■ Instructions for the task ■
Would you print the material exactly, starting at its first line and ending at the line holding "solder mask over"?

■ Supplied data ■

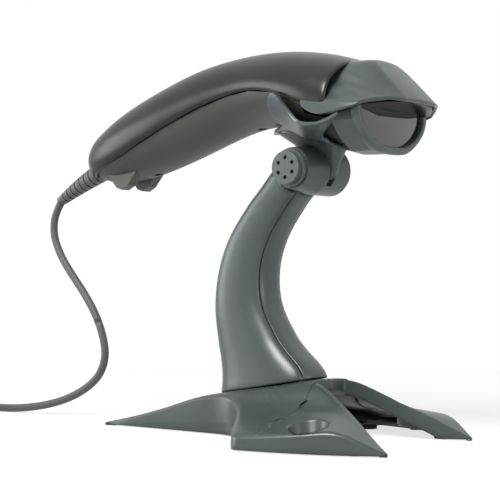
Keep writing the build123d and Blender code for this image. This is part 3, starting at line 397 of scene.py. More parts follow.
@dataclass(frozen=True)
class WorkedMetal:
    """Metal with fine drawn lines, scratches and a slight tarnish."""

    name: str
    colour: Colour
    roughness: float = 0.28
    lines: Point = (1.0, 1.0, 14.0)
    line_scale: float = 700.0
    line_height: float = 0.00002
    tarnish_scale: float = 220.0

    def make(self) -> bpy.types.Material:
        """Builds the material.

        Returns:
            The material.
        """
        t = Tree(self.name)
        at = t.coords()
        drawn = t.noise(t.scaled(at, self.lines), self.line_scale, 4.0, 0.7)
        tarnish = t.ramp(t.noise(at, self.tarnish_scale, 4.0, 0.6), (0.42, 0.0), (0.8, 1.0))
        return t.principled(
            Base_Color=t.mixed(tarnish * 0.5, self.colour, shade(self.colour, 0.55)),
            Metallic=1.0 - tarnish * 0.15,
            Roughness=self.roughness + (drawn - 0.5) * 0.2 + tarnish * 0.15,
            Normal=t.bump(drawn, 0.25, self.line_height),
        )


@dataclass(frozen=True)
class CircuitBoard:
    """Green solder mask over tracks, with pads and via rings."""

    name: str
    colour: Colour
    track_scale: float = 160.0
    via_scale: float = 330.0
    relief: float = 0.00006

    def make(self) -> bpy.types.Material:
        """Builds the material.

        Returns:
            The material.
        """
        t = Tree(self.name)
        at = t.coords()
        bricks = {
            "Vector": at,
            "Scale": self.track_scale,
            "Mortar Size": 0.06,
            "Brick Width": 0.6,
            "Row Height": 0.2,
            "Color1": (0, 0, 0, 1),
            "Color2": (0, 0, 0, 1),
            "Mortar": WHITE,
        }
        tracks = t.add(Kind.BRICK, {"offset": 0.5, "squash": 1.0}, bricks, "Color")
        vias = t.ramp(t.cells(at, self.via_scale), (0.1, 1.0), (0.14, 0.0))
        base = t.mixed(tracks * 0.45, self.colour, shade(self.colour, 2.2))
        return t.principled(
            Base_Color=t.mixed(vias, base, linear(196, 178, 120)),
            Metallic=vias * 0.9,
            Roughness=0.32 + t.noise(at, 500.0) * 0.15,
            Normal=t.bump(tracks + vias, 0.4, self.relief),
        )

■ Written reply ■
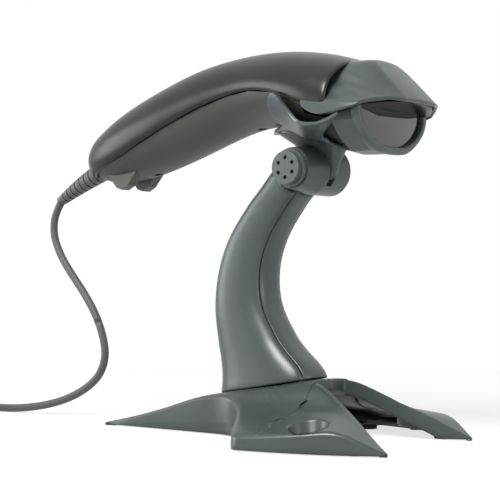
Keep writing the build123d and Blender code for this image. This is part 3, starting at line 397 of scene.py. More parts follow.
@dataclass(frozen=True)
class WorkedMetal:
    """Metal with fine drawn lines, scratches and a slight tarnish."""

    name: str
    colour: Colour
    roughness: float = 0.28
    lines: Point = (1.0, 1.0, 14.0)
    line_scale: float = 700.0
    line_height: float = 0.00002
    tarnish_scale: float = 220.0

    def make(self) -> bpy.types.Material:
        """Builds the material.

        Returns:
            The material.
        """
        t = Tree(self.name)
        at = t.coords()
        drawn = t.noise(t.scaled(at, self.lines), self.line_scale, 4.0, 0.7)
        tarnish = t.ramp(t.noise(at, self.tarnish_scale, 4.0, 0.6), (0.42, 0.0), (0.8, 1.0))
        return t.principled(
            Base_Color=t.mixed(tarnish * 0.5, self.colour, shade(self.colour, 0.55)),
            Metallic=1.0 - tarnish * 0.15,
            Roughness=self.roughness + (drawn - 0.5) * 0.2 + tarnish * 0.15,
            Normal=t.bump(drawn, 0.25, self.line_height),
        )


@dataclass(frozen=True)
class CircuitBoard:
    """Green solder mask over tracks, with pads and via rings."""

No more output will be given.